**Dataset content**
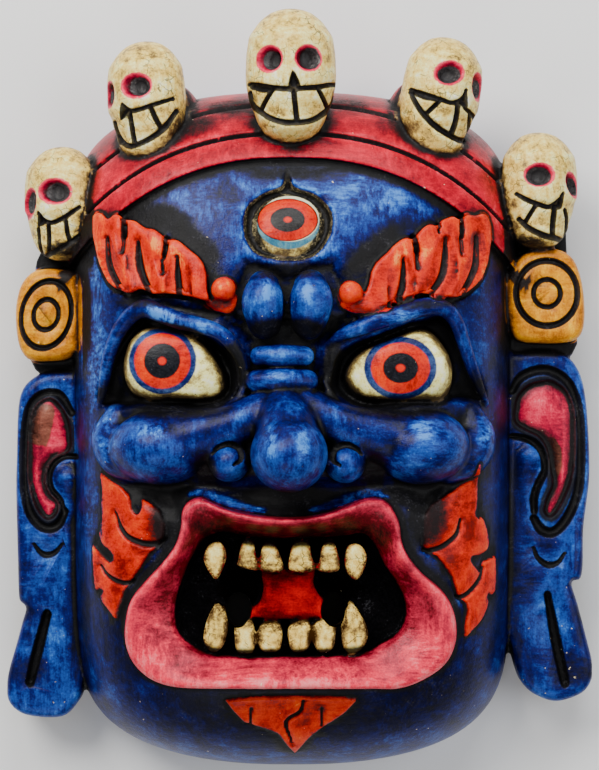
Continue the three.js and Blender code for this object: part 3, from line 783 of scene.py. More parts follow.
plugBoard = {"back": 16.0, "front": 50.0, "soft": 6.0}
# The dark wood between ears, plugs and head.
webBoard = {"back": 14, "front": 35, "soft": 3}
webs = [
    [(-143, 10), (-143.5, 40), (-143, 66), (-139.6, 76), (-137, 96), (-108, 96), (-104, 8)],
    [(147.5, 18), (147, 50), (145, 72), (140, 102), (108, 102), (102, 12)],
]


def makeSides():
    made = []
    for ear in ears:
        made.append(cutBoard(ear["rim"], earBoard))
        knob = [(*at, *form) for at, form in zip(ear["knob"], earBoard["knob"])]
        made.append(ridge(knob))
    for plug in plugs:
        made.append(cutBoard(plug["edge"], plugBoard))
    for web in webs:
        made.append(cutBoard(web, webBoard))
    return made


# Skulls: one rounded form, copied and turned; the features are cut straight down, where each is seen from.
skullForm = {
    "outline": [(35, 0), (34.2, 6), (32.4, 10.8), (29.9, 14.2), (27.3, 16.9), (20.1, 21.9), (10, 23.3),
                (0, 23.6), (-4.6, 23.4),
                (-13.9, 21.6), (-19, 19.2), (-24.2, 17.4), (-29.4, 14.2), (-32.6, 10), (-34.4, 5), (-35, 0)],
    "teeth": [(-22, -5.4), (-10, -8.2), (0, -9), (10, -8), (23, -4.6), (22.5, -10), (19, -18), (8, -24),
              (-6, -23.5), (-16, -18),
              (-21, -12)],
    "halfHeight": 35, "fullFront": 0.96, "fullBack": 0.85,
}
skulls = [
    {
        "at": (-4.5, 162.5, 84), "yaw": 0, "roll": 0, "size": 1.0,
        "sockets": [(-15.4, 168.7, 6.2, 6.3, 0), (4.6, 169.0, 6.3, 6.2, 0)],
        "pits": [(-14.0, 168.2, 4.5, 4.9, 0), (5.5, 169.0, 5.3, 5.6, 0)],
        "nose": [(-3.3, 162.8), (0.5, 155.4), (-1.3, 152.8), (-4.4, 152.8), (-5.7, 155.4)],
        "lines": [[(-25.9, 157.2, 0.9), (-19.2, 155.4, 1), (-12.6, 153.8, 1.1), (-4.9, 153.2, 1.2),
                   (0.3, 153.5, 1.1),
                   (8.0, 154.4, 1.1), (13.6, 155.9, 1), (19.8, 158.1, 0.9)],
                  [(-3.1, 153.8, 1.3), (-2.3, 146.2, 1.3), (-1.3, 137.4, 1.3)],
                  [(-14.1, 152.8, 1.1), (-17.2, 148.2, 1.1), (-19.8, 143.6, 1.1)],
                  [(9.5, 154.1, 1), (12.1, 149.7, 1.1), (14.6, 144.9, 1)],
                  [(-25.7, 153.3, 0.9), (-23.9, 146.7, 1.1), (-19.2, 142.0, 1.2), (-13.6, 138.5, 1.3),
                   (-6.9, 136.7, 1.4),
                   (0.3, 136.9, 1.3), (6.4, 138.2, 1.3), (11.5, 141.5, 1.2), (16.2, 146.2, 1),
                   (18.0, 151.3, 0.8)],
                  [(-24.4, 155.6, 1), (-19.2, 153.6, 1.2), (-14.1, 152.8, 0.8)]],
    },
    {
        "at": (-80, 151, 66), "yaw": -42, "roll": 2, "size": 0.92,
        "sockets": [(-84.6, 157.3, 7.4, 6.0, 0), (-99.4, 154.1, 2.6, 6.3, 0)],
        "pits": [(-82.8, 157.0, 5.5, 4.8, 0), (-98.2, 153.0, 1.2, 3.6, 0)],
        "nose": [(-92.9, 148.4), (-88.0, 144.2), (-93.4, 140.3)],
        "lines": [[(-92.6, 148.1, 0.8), (-88.0, 144.5, 1.1), (-82.3, 145.2, 1.1), (-74.5, 147.8, 1.1),
                   (-65.7, 151.0, 0.9)],
                  [(-97.3, 140.1, 0.9), (-94.7, 132.3, 1.1), (-90.6, 127.6, 1.2), (-85.4, 127.2, 1.3),
                   (-77.6, 130.5, 1.4),
                   (-70.3, 135.9, 1.4), (-64.1, 144.7, 1)],
                  [(-88.5, 144.2, 1.2), (-87.2, 135.4, 1.2), (-86.2, 128.1, 1.2)],
                  [(-77.1, 145.8, 1.2), (-74.5, 140.1, 1.3), (-71.9, 135.4, 1.2)],
                  [(-96.8, 139.5, 0.9), (-95.5, 134.3, 0.9), (-94.2, 129.2, 0.9)]],
    },
    {
        "at": (73.5, 153, 66), "yaw": 44, "roll": -9, "size": 0.93,
        "sockets": [(77.6, 163.9, 7.2, 5.8, 8), (93.3, 158.0, 3.1, 6.7, 0)],
        "pits": [(77.6, 163.1, 6.2, 4.6, 8), (92.5, 157.4, 2.2, 4.8, 0)],
        "nose": [(86.7, 155.9), (87.7, 146.3), (83.3, 148.1)],
        "lines": [[(57.9, 156.1, 0.8), (65.1, 153.0, 1.1), (72.9, 150.2, 1.1), (78.1, 148.5, 1.1),
                   (81.7, 149.0, 1.1),
                   (85.4, 151.7, 0.9), (86.9, 155.6, 0.7)],
                  [(86.4, 146.0, 1), (90.6, 143.4, 1.1), (93.7, 141.6, 1)],
                  [(57.6, 154.6, 0.9), (60.5, 148.4, 1.2), (64.6, 142.6, 1.4), (70.3, 136.9, 1.4),
                   (76.6, 133.2, 1.4),
                   (82.3, 130.8, 1.3), (86.4, 130.9, 1.2), (88.8, 133.3, 1), (89.0, 143.2, 0.9)],
                  [(82.3, 148.4, 1.2), (81.5, 140.1, 1.3), (79.4, 133.3, 1.3)],
                  [(73.4, 149.9, 1), (69.8, 146.5, 1.1), (65.7, 142.9, 1.1)],
                  [(58.9, 154.8, 1.2), (64.6, 151.7, 1.4), (70.8, 149.9, 0.9)]],
    },
    {
        "at": (-127, 99, 45), "yaw": -32, "roll": 0, "size": 0.88,
        "sockets": [(-129.1, 104.3, 8.2, 6.3, 0), (-143.4, 98.5, 3.5, 7.4, -8)],
        "pits": [(-127.6, 103.8, 6.4, 5.2, 0), (-142.2, 99.0, 2.4, 5.8, -8)],
        "nose": [(-138.1, 93.2), (-134.4, 87.9), (-138.9, 86.3)],
        "lines": [[(-138.6, 93.2, 0.8), (-135.4, 89.2, 1), (-131.2, 87.9, 1.1), (-125.9, 89.7, 1.1),
                   (-121.1, 92.6, 1.1),
                   (-116.3, 96.1, 0.9)],
                  [(-133.0, 86.8, 1), (-133.0, 79.9, 1.1), (-133.3, 72.5, 1)],
                  [(-123.5, 88.9, 1), (-123.0, 83.1, 1.1), (-121.6, 77.3, 1)],
                  [(-138.6, 69.8, 1), (-131.2, 72.5, 1.2), (-122.7, 76.7, 1.3), (-116.3, 81.5, 1.2)],
                  [(-138.9, 85.2, 0.9), (-138.6, 78.3, 0.9), (-137.5, 71.4, 0.9)]],
    },
    {
        "at": (128, 106, 45), "yaw": 32, "roll": 0, "size": 0.9,
        "sockets": [(126.7, 113.0, 7.4, 5.7, 0), (145.1, 108.3, 3.3, 6.4, 20)],
        "pits": [(126.2, 112.2, 6.8, 5.0, 0), (145.4, 107.7, 2.4, 5.1, 20)],
        "nose": [(139.9, 103.8), (138.9, 95.8), (135.7, 95.8)],
        "lines": [[(114.7, 103.2, 0.9), (119.5, 100.1, 1.1), (124.8, 97.9, 1.1), (131.2, 96.1, 1.1),
                   (134.4, 97.4, 1),
                   (138.1, 100.6, 0.9), (139.9, 103.8, 0.7)],
                  [(124.8, 96.9, 1.1), (122.4, 92.9, 1.1), (120.0, 88.9, 1.1)],
                  [(135.2, 96.3, 1.3), (134.6, 89.5, 1.4), (134.4, 81.5, 1.3)],
                  [(116.3, 90.0, 1), (122.2, 84.7, 1.3), (130.1, 81.2, 1.4), (135.9, 80.2, 1.3),
                   (141.8, 79.1, 1.1)],
                  [(141.2, 94.8, 1), (142.8, 88.4, 1), (142.0, 79.9, 1)]],
    },
]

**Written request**
The lines from the top of the data above down to the line containing "return made" are to be copied exactly; no other line should appear.

**Solution to the exercise**
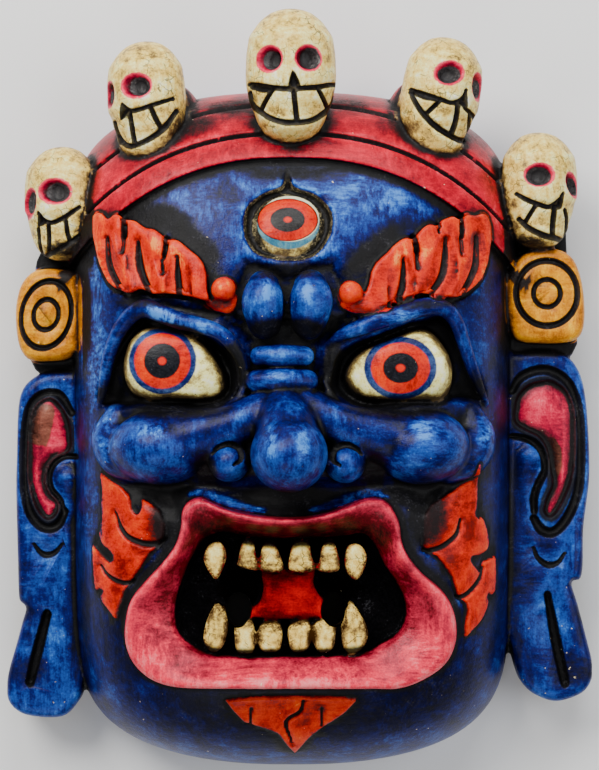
Continue the three.js and Blender code for this object: part 3, from line 783 of scene.py. More parts follow.
plugBoard = {"back": 16.0, "front": 50.0, "soft": 6.0}
# The dark wood between ears, plugs and head.
webBoard = {"back": 14, "front": 35, "soft": 3}
webs = [
    [(-143, 10), (-143.5, 40), (-143, 66), (-139.6, 76), (-137, 96), (-108, 96), (-104, 8)],
    [(147.5, 18), (147, 50), (145, 72), (140, 102), (108, 102), (102, 12)],
]


def makeSides():
    made = []
    for ear in ears:
        made.append(cutBoard(ear["rim"], earBoard))
        knob = [(*at, *form) for at, form in zip(ear["knob"], earBoard["knob"])]
        made.append(ridge(knob))
    for plug in plugs:
        made.append(cutBoard(plug["edge"], plugBoard))
    for web in webs:
        made.append(cutBoard(web, webBoard))
    return made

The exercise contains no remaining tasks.